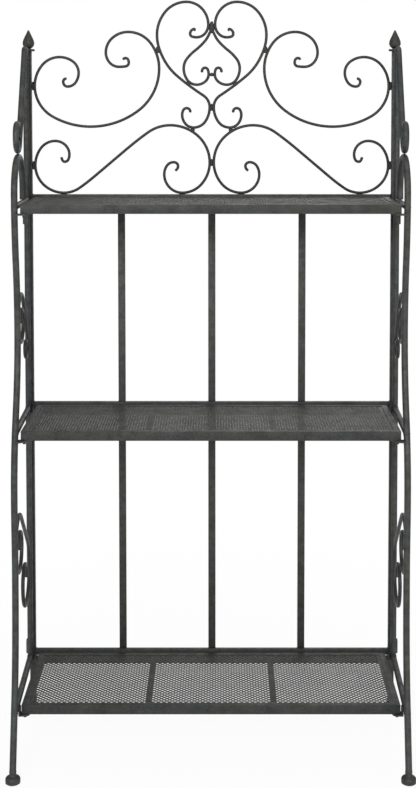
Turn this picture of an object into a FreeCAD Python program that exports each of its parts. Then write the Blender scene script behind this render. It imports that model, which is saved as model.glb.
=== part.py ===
import FreeCAD, Part
import math
import os

from FreeCAD import Placement, Rotation, Vector

# Folding wrought-iron bakers rack, in millimetres.
# The front faces -Y, the floor is Z = 0 and X = 0 is the middle.
# "reach" is a distance forward of the back posts' centre plane.

# Back frame
postSpacing = 790.5
postSize = 12.7
postTop = 1452.0
tubeWall = 1.2
railHeight = 12.7
railDepth = 9.5
railStep = 5.0            # a rail's top above its shelf's surface
slatWidth = 15.8
slatThickness = 3.0
slatSpacing = 196.5
slatStep = 1.0            # a slat's end inside the outer rails' edges

# Shelves, from the top down: surface height and depth front to back
shelfHeights = {"top": 1138.0, "middle": 684.0, "bottom": 132.5}
shelfDepths = {"top": 236.0, "middle": 254.0, "bottom": 274.0}
shelfSideGap = 8.1        # shelf end to post
rimWidth = 12.7
rimHeight = 19.0
rimWall = 1.5
sheetThickness = 0.6
sheetDrop = 1.5           # sheet's face below the rim's
stiffenerWidth = 12.7
stiffenerThickness = 3.0
panelCount = 3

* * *

:: WHAT THE EXERCISE ASKS ::
The word "FreeCAD" may appear on some lines. Report how many lines hold it, giving the number alone.

:: WRITTEN RESPONSE ::
3